Exercise requirements →
From the records below, transcribe only the lines running from the one with "plumb_ring();" through the one with "points = [vertex.co". Keep both of those end lines.

Material for this task →
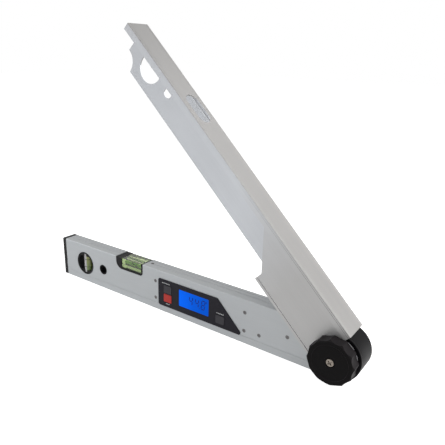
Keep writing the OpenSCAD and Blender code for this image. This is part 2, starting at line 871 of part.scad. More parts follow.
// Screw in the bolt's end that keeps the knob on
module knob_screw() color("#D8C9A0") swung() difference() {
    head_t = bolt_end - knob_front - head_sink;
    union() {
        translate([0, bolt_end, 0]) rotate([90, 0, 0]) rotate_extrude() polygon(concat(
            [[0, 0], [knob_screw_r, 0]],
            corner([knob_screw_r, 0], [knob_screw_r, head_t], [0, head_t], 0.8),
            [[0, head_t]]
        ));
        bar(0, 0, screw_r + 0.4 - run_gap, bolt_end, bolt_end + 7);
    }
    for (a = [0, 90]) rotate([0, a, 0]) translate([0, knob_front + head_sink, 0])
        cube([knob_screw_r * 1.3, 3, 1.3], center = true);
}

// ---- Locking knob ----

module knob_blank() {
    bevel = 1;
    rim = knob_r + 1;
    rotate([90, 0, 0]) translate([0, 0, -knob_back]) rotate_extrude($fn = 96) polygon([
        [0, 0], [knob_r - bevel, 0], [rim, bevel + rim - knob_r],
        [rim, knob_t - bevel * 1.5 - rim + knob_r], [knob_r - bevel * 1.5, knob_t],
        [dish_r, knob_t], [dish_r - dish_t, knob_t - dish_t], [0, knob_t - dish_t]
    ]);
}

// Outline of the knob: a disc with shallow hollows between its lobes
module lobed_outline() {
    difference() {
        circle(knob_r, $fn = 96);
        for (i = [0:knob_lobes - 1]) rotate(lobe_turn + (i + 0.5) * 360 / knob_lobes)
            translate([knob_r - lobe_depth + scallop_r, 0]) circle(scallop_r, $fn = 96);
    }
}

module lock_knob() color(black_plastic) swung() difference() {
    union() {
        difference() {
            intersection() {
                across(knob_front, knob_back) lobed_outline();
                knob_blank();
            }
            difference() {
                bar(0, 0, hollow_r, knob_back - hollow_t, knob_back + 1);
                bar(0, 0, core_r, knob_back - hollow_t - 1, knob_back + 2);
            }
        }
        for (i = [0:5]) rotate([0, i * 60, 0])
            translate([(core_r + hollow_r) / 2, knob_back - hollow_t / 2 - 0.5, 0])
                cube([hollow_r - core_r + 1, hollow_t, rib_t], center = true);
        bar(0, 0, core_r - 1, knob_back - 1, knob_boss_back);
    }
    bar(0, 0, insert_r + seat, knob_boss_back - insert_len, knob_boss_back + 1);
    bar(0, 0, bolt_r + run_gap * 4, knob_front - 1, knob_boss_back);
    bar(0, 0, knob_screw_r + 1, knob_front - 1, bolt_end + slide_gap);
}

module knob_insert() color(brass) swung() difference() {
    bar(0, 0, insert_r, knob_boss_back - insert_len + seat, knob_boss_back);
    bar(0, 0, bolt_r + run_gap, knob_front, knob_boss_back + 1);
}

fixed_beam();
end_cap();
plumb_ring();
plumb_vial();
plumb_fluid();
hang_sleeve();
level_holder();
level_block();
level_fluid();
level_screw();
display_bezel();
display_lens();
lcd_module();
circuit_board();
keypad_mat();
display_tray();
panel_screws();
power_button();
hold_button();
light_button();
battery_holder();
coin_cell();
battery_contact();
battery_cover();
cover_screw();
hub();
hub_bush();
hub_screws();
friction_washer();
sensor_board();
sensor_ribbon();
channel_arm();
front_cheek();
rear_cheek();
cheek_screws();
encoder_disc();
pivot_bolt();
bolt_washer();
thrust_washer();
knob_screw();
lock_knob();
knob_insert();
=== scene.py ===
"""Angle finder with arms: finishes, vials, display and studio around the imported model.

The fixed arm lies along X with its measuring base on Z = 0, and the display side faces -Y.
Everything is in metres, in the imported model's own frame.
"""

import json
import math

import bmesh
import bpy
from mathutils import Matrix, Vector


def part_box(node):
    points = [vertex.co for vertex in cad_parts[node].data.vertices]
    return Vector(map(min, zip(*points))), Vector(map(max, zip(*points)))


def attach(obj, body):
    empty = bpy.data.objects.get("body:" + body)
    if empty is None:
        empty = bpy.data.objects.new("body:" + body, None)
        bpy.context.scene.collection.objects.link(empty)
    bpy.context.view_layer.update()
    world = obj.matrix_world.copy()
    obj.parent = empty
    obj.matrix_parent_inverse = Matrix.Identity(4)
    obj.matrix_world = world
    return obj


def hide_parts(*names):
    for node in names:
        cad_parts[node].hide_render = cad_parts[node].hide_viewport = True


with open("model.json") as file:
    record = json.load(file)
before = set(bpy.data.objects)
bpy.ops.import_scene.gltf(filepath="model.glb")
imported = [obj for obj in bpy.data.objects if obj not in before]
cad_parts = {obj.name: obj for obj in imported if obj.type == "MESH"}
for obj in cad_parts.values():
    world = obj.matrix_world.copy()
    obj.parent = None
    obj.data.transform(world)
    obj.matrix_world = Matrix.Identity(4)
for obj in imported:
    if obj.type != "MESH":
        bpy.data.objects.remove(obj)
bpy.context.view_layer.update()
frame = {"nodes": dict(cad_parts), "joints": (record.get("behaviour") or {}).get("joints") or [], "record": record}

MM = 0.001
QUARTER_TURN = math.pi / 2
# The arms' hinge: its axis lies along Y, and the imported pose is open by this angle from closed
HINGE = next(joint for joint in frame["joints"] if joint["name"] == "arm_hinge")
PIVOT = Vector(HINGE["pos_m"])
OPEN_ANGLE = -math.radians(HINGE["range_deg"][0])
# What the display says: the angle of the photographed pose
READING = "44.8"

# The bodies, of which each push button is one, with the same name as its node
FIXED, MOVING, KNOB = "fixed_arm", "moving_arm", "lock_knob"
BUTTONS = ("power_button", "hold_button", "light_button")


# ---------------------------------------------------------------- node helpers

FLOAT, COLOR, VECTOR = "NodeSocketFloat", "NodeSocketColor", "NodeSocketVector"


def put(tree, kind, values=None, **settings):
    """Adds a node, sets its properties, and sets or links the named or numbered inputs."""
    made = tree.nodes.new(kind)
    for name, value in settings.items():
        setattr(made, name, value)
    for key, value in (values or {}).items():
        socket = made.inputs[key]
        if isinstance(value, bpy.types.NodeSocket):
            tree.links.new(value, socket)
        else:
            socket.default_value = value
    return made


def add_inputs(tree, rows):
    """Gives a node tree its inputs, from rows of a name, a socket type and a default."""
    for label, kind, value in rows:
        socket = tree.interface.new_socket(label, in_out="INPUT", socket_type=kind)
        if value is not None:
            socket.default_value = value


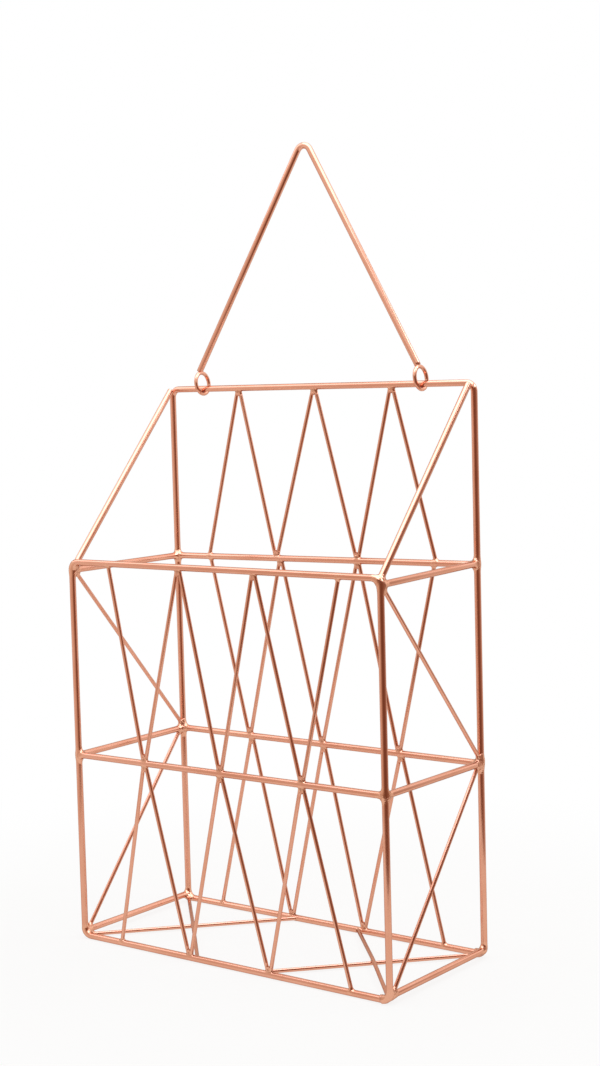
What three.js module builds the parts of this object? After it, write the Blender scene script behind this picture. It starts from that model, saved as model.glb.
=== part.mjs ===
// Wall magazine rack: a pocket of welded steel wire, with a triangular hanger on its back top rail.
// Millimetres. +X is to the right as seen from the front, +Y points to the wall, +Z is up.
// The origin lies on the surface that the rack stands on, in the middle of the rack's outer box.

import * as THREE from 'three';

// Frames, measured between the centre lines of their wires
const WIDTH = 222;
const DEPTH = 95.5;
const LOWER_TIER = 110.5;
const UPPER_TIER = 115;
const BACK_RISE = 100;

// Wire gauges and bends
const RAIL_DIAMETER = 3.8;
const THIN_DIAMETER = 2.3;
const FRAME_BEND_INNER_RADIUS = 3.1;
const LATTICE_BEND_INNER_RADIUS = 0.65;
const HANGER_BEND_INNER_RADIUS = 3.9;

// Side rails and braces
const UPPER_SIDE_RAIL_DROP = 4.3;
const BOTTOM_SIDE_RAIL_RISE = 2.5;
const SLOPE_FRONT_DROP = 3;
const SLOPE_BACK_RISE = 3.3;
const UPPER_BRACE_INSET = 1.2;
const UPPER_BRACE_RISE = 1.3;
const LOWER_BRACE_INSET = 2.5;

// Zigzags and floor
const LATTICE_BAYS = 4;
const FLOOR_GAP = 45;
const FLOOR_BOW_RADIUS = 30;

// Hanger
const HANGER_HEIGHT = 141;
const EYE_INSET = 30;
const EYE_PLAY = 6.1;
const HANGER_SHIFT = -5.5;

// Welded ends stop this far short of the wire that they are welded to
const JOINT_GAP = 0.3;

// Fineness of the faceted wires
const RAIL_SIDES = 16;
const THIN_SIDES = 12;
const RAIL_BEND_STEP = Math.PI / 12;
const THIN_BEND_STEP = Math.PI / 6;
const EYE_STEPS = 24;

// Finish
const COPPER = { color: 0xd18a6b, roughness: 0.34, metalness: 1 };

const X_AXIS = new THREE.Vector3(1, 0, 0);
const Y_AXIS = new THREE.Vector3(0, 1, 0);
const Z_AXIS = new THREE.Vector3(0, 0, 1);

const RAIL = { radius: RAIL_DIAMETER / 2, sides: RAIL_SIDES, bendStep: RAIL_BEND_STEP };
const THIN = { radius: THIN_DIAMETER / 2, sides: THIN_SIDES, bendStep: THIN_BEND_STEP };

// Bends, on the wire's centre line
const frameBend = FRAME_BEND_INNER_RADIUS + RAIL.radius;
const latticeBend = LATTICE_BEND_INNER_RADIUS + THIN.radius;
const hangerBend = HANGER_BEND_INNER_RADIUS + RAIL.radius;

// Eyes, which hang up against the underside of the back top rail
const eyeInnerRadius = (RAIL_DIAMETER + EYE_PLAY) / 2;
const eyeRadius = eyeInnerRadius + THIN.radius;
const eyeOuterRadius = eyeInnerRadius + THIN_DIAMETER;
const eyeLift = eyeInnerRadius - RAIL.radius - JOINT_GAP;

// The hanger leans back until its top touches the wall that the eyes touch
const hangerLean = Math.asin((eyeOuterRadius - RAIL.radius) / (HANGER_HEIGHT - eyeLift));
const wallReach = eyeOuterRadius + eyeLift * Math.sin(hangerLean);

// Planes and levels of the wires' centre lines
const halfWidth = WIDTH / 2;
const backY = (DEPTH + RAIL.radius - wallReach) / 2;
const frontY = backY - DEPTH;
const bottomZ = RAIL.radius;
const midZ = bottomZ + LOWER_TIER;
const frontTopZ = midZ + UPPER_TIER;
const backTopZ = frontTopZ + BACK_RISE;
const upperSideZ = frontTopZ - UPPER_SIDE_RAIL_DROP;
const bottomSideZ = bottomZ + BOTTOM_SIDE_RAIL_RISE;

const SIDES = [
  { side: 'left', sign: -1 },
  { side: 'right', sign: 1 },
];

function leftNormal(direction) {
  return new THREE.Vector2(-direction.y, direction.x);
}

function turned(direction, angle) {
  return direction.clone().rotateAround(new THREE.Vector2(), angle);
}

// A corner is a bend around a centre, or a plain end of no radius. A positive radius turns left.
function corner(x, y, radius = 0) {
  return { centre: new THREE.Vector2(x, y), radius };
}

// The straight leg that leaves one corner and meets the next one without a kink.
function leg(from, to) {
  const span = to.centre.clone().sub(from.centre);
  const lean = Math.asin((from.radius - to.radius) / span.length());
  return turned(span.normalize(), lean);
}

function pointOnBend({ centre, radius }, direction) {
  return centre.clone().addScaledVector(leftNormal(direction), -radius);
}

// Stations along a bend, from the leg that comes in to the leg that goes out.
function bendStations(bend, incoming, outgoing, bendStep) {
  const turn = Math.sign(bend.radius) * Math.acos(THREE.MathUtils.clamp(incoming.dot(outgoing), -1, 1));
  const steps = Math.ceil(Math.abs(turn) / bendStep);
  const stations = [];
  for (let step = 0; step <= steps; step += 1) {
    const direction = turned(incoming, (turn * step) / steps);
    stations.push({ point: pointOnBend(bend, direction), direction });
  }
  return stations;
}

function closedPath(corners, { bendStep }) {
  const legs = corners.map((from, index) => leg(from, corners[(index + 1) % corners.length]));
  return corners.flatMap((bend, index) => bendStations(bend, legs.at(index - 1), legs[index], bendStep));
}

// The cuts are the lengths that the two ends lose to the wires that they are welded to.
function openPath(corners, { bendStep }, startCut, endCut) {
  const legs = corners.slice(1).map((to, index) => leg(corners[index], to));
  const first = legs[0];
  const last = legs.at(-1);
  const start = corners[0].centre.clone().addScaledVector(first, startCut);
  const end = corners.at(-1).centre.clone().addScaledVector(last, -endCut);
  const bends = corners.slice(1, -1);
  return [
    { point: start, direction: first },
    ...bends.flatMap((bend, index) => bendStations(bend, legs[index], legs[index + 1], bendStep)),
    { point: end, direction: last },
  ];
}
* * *
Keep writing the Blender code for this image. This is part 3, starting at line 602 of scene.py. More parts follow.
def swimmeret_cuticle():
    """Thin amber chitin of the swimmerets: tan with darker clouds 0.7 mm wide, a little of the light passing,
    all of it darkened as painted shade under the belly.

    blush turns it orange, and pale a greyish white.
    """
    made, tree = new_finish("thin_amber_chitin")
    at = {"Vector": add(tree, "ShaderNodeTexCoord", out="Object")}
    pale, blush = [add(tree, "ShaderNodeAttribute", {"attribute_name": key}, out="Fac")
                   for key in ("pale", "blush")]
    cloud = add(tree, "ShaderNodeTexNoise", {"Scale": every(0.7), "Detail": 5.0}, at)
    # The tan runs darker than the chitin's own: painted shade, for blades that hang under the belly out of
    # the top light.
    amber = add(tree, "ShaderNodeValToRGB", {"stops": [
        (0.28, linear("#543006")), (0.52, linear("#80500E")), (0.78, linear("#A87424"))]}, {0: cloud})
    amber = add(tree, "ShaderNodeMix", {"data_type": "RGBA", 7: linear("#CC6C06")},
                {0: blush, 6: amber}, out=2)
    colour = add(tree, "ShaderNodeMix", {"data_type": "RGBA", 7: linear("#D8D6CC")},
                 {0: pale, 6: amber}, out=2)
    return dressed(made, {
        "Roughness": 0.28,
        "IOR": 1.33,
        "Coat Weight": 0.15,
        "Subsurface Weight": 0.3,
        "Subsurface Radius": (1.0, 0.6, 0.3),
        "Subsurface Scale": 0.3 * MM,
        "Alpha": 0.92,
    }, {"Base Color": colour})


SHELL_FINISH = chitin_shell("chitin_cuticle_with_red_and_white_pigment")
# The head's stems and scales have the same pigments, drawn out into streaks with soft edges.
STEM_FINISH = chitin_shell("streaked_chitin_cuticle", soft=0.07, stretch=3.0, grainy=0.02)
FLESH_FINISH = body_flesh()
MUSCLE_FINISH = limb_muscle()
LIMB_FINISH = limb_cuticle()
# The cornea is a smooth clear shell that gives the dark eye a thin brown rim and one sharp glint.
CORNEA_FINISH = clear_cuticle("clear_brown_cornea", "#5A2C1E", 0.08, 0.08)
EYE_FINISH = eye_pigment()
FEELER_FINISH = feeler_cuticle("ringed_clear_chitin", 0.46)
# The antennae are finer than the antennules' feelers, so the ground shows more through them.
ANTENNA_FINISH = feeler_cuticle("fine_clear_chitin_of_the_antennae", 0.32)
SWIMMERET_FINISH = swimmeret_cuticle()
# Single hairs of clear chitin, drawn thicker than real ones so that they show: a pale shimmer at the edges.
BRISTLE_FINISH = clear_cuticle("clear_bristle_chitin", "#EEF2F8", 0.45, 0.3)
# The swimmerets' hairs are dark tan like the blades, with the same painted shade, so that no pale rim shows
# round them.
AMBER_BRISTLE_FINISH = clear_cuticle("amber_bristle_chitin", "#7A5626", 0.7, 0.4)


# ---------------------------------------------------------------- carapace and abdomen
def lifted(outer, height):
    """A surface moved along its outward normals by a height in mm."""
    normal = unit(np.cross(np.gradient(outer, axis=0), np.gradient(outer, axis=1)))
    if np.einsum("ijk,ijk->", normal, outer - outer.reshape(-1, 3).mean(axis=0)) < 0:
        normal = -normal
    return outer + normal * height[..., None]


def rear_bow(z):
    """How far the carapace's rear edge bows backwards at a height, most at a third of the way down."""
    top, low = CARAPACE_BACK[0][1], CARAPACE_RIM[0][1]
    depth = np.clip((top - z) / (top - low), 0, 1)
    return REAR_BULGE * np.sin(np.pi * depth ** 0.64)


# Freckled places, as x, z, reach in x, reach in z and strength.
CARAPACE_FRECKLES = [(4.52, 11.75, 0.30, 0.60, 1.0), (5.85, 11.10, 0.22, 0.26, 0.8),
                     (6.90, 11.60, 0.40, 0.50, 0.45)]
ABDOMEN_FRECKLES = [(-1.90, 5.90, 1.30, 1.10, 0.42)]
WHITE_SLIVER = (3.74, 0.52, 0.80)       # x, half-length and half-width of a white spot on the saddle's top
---
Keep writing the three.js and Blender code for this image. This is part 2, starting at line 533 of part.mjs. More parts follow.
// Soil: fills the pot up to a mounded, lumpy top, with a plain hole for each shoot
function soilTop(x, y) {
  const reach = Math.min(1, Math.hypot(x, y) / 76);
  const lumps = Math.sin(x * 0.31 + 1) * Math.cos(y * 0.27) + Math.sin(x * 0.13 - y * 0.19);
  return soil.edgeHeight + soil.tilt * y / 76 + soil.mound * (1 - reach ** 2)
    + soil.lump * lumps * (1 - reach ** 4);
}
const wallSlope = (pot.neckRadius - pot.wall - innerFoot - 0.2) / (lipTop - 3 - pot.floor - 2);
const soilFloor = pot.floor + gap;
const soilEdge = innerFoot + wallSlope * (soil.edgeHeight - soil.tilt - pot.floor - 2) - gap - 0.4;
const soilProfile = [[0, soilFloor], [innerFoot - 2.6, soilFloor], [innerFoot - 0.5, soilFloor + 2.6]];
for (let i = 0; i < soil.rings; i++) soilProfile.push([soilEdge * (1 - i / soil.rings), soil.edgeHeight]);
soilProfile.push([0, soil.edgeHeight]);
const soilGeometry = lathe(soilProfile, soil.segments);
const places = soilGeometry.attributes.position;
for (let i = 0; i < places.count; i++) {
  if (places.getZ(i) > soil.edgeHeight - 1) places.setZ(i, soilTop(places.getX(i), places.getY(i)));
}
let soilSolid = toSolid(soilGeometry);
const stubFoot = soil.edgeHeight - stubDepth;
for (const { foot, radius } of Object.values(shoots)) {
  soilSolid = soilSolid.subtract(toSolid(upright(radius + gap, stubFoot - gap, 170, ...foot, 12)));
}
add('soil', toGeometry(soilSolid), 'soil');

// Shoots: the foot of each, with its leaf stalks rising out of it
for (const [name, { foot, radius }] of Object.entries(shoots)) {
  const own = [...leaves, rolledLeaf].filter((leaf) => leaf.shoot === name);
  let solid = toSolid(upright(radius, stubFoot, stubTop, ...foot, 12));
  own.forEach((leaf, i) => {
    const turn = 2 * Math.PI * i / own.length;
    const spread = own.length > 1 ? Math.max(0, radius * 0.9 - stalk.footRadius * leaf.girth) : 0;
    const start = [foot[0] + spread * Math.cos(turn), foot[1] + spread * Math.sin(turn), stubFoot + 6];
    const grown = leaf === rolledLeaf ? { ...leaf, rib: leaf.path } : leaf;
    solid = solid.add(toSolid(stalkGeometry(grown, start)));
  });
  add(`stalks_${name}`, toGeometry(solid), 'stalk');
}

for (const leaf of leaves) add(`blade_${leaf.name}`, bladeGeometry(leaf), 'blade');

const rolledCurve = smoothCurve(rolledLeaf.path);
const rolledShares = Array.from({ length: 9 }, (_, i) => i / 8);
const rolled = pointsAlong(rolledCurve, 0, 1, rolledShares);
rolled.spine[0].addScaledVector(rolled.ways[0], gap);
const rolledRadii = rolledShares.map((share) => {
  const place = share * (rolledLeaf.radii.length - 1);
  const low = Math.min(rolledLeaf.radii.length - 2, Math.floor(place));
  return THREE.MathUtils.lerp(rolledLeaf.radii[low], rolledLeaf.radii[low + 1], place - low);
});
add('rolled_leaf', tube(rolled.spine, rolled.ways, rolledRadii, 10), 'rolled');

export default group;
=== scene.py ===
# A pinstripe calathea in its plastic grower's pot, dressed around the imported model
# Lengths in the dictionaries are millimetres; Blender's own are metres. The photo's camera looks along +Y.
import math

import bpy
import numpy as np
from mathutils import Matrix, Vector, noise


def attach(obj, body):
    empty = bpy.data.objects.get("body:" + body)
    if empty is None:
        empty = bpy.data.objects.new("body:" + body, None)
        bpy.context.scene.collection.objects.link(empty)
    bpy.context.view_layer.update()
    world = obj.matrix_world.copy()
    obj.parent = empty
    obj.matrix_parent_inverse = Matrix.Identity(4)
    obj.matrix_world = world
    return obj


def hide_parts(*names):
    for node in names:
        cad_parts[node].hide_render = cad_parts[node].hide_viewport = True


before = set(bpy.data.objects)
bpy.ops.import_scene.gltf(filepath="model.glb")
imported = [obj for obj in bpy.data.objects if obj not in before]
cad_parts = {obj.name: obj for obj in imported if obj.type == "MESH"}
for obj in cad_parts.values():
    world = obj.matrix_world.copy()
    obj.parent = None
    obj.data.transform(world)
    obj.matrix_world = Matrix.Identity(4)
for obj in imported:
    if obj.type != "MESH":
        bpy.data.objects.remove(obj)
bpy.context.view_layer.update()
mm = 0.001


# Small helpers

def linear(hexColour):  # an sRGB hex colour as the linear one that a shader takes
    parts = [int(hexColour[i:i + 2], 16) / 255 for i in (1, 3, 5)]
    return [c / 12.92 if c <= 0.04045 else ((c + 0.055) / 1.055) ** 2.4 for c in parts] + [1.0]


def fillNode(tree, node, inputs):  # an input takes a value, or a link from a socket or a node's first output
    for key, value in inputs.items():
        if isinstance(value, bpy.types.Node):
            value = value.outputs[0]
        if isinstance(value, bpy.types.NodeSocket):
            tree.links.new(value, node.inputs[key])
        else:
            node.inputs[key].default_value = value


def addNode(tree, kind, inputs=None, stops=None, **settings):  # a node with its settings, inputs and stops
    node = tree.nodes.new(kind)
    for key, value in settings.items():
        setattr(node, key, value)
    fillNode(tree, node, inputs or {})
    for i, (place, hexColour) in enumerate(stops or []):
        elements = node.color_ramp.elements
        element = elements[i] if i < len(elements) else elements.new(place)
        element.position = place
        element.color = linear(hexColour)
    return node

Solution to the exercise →
plumb_ring();
plumb_vial();
plumb_fluid();
hang_sleeve();
level_holder();
level_block();
level_fluid();
level_screw();
display_bezel();
display_lens();
lcd_module();
circuit_board();
keypad_mat();
display_tray();
panel_screws();
power_button();
hold_button();
light_button();
battery_holder();
coin_cell();
battery_contact();
battery_cover();
cover_screw();
hub();
hub_bush();
hub_screws();
friction_washer();
sensor_board();
sensor_ribbon();
channel_arm();
front_cheek();
rear_cheek();
cheek_screws();
encoder_disc();
pivot_bolt();
bolt_washer();
thrust_washer();
knob_screw();
lock_knob();
knob_insert();
=== scene.py ===
"""Angle finder with arms: finishes, vials, display and studio around the imported model.

The fixed arm lies along X with its measuring base on Z = 0, and the display side faces -Y.
Everything is in metres, in the imported model's own frame.
"""

import json
import math

import bmesh
import bpy
from mathutils import Matrix, Vector


def part_box(node):
    points = [vertex.co for vertex in cad_parts[node].data.vertices]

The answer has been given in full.